I wrote this song in the middle of all of this, mostly because that’s how I work, I write songs that I need to sing, then I sing them until I actually mean it.

That little plate in the picture is hugely significant for my husband and I. It sits on the shelves in our bedroom. We have two bunnies (Rupert and Jemima) we always joked that they are our ‘practice’ children, and when I found out I was pregnant we used to call the little baby ‘Big Lunch’ as that’s what it looked like I had or our third bunny.

To mark our first little one’s life we brought this plate, our sleeping third bunny, that one day we’ll meet them.

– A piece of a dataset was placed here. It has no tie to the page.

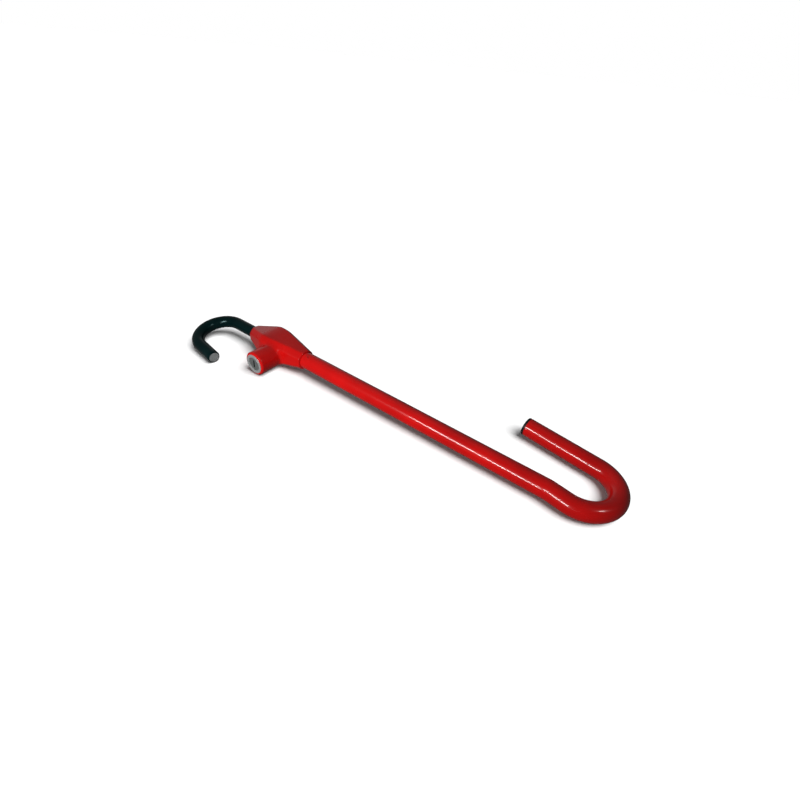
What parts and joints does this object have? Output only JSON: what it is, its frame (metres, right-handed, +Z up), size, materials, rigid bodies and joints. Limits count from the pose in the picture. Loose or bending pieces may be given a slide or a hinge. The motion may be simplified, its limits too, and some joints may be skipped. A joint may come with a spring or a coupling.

Behind this plate is the only picture we got of them, 5mm long, with their little flashing heartbeat, before that final scan.

I had wanted to only share this journey when I was pregnant again, you know? As a ‘I made it! I survived!’ because admittedly, I still get really sad, and it is still really hard watching everyone I know get pregnant and have totally normal pregnancies and then meet their little babies when I didn’t get that.

It is still a struggle and we are still working through it. I guess also miscarriage is this thing we feel like we shouldn’t talk about. I am pretty quiet about it, but I felt that God wanted me to share my story.

Maybe practically you find it helpful, if you opt to take the pills and they didn’t work the first time and you’re scared.

Or you don’t think your body will go back to normal, or you’re emotionally battered.

Or maybe emotionally you will find my story helpful, the revelations God has shown me.

Whatever it is, I hope this has helped.

I’m not going to share this post on Facebook – at least not yet – because I am still taking my steps through this, rather helpfully barely any of my friends don’t actually read my blog anyway… but I hope that in sharing my story, in this little secret corner of the internet, someone out there finds a little glimmer of the hope they need.